Studio album by The John Butler Trio
- Released: 27 December 1998
- Recorded: Studio Couch, Fremantle
- Genre: Roots
- Length: 64:08
- Label: Independent/MGM Distribution
- Producer: John Butler

The John Butler Trio chronology
| Searching for Heritage (1996) | John Butler (1998) | JBT EP (2000) |

= John Butler (album) =

First full length album by the John Butler Trio

John Butler is the first full-length album by the John Butler Trio, released 27 December 1998.

It was recorded at Studio Couch, Fremantle and engineered by George Nikoloudis and Shaun O'Callaghan, mixed by Shaun O'Callaghan and George Nikoloudis and mastered by Shaun O'Callaghan and Richard Mahony at Studio Couch and Toad Hall.

All music and lyrics were written, arranged and produced by John Butler, except for the words of the chorus in "Colours" which were from Sly and the Family Stone.

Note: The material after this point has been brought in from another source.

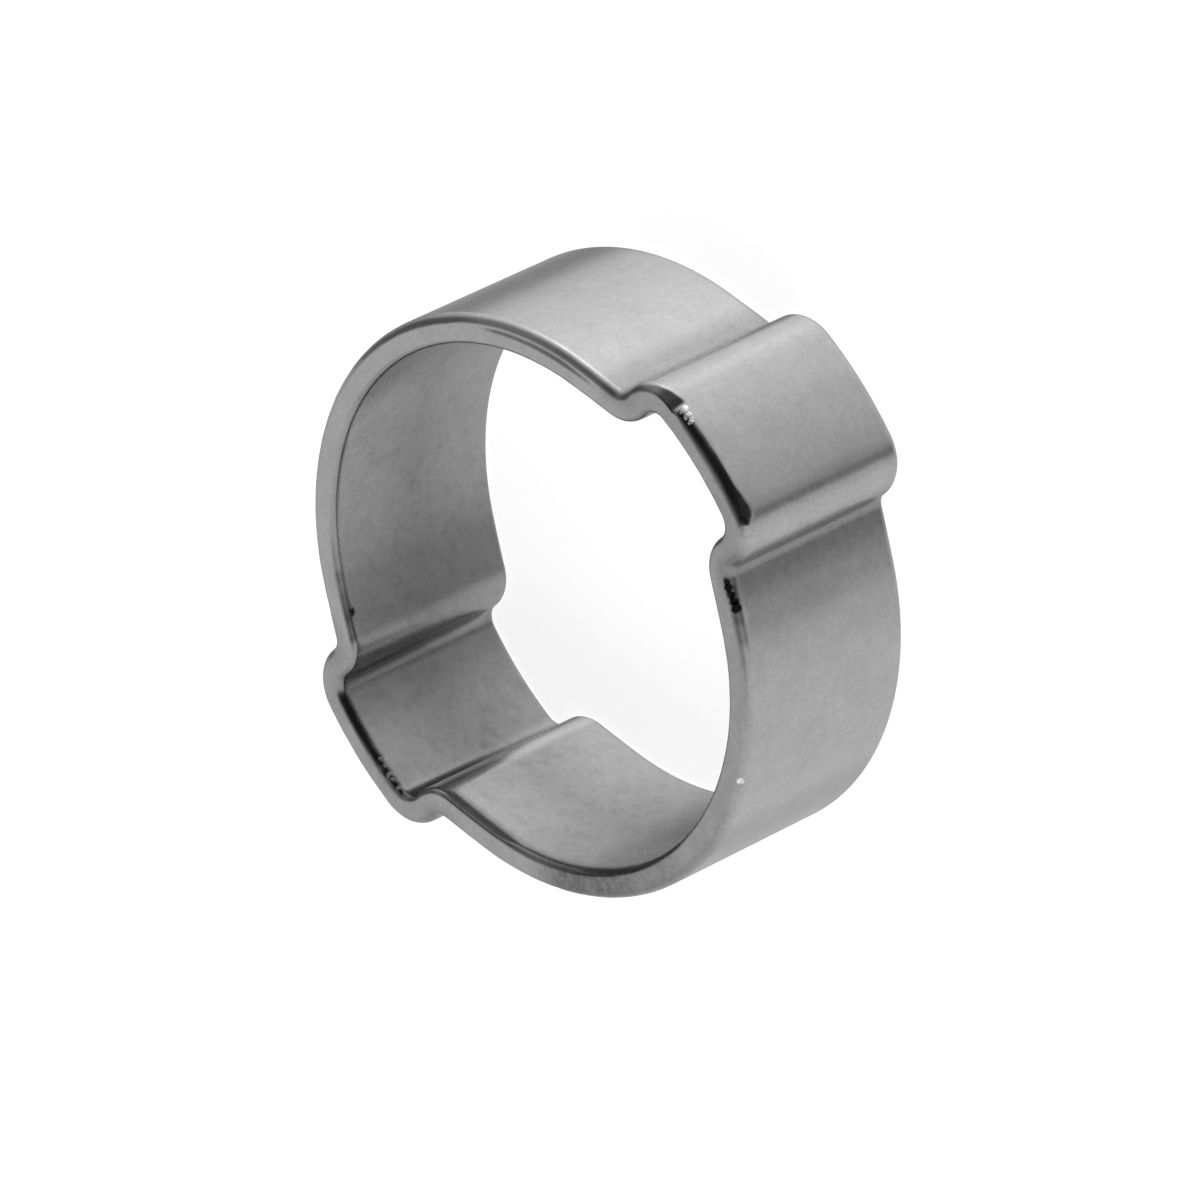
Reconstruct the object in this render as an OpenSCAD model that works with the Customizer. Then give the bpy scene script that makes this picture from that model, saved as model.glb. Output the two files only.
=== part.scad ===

With Jason McGann on drums and Gavin Shoesmith on bass, the first version of the group recorded the album in December 1998 which was launched at Mojos Bar in North Fremantle.

==Track listing==
All songs written and composed by John Butler, except where noted.

John Butler
| No. | Title | Length |
|---|---|---|
| 1. | "Valley" | 8:34 |
| 2. | "Inspiration" | 5:18 |
| 3. | "Busted" | 7:40 |
| 4. | "Sista" | 3:18 |
| 5. | "Ocean" | 12:28 |
| 6. | "Colours" (the words of the chorus are from Sly and the Family Stone) | 9:05 |
| 7. | "Crazy" | 5:29 |
| 8. | "Keeper" | 5:00 |
| 9. | "Under an Indian Sky" | 7:39 |
| Total length: |  | 64:08 |

==Release history==

| Region | Date | Label | Format | Catalog |
| Australia | 27 December 1998 | Independent | CD | JB-002 |
| 13 November 2000 | MGM Distribution | JBT001 |

==Personnel==
- John Butler - resonator [Dobro] guitar, guitar [11 string], vocals
- Gavin Shoesmith - bass guitar and double bass
- Jason McGann - percussion

==Credits==
- Arrangements, Artwork, Producer - John Butler
- Artwork [Design, Layout] - Peter Nicol
- Engineer, Mixer - George Nikoloudis, Shaun O'Callaghan
- Mastering - Richard Mahony, Shaun O'Callaghan
- Photography [Disc Pic] - Tony Gajewski
- Photography [Photos Of John Butler's Art Pieces] - Danny Khoo

==Certifications==

| Region | Certification | Certified units/sales |
| Australia (ARIA) | Gold | 35,000^{^} |
^{^} Shipments figures based on certification alone.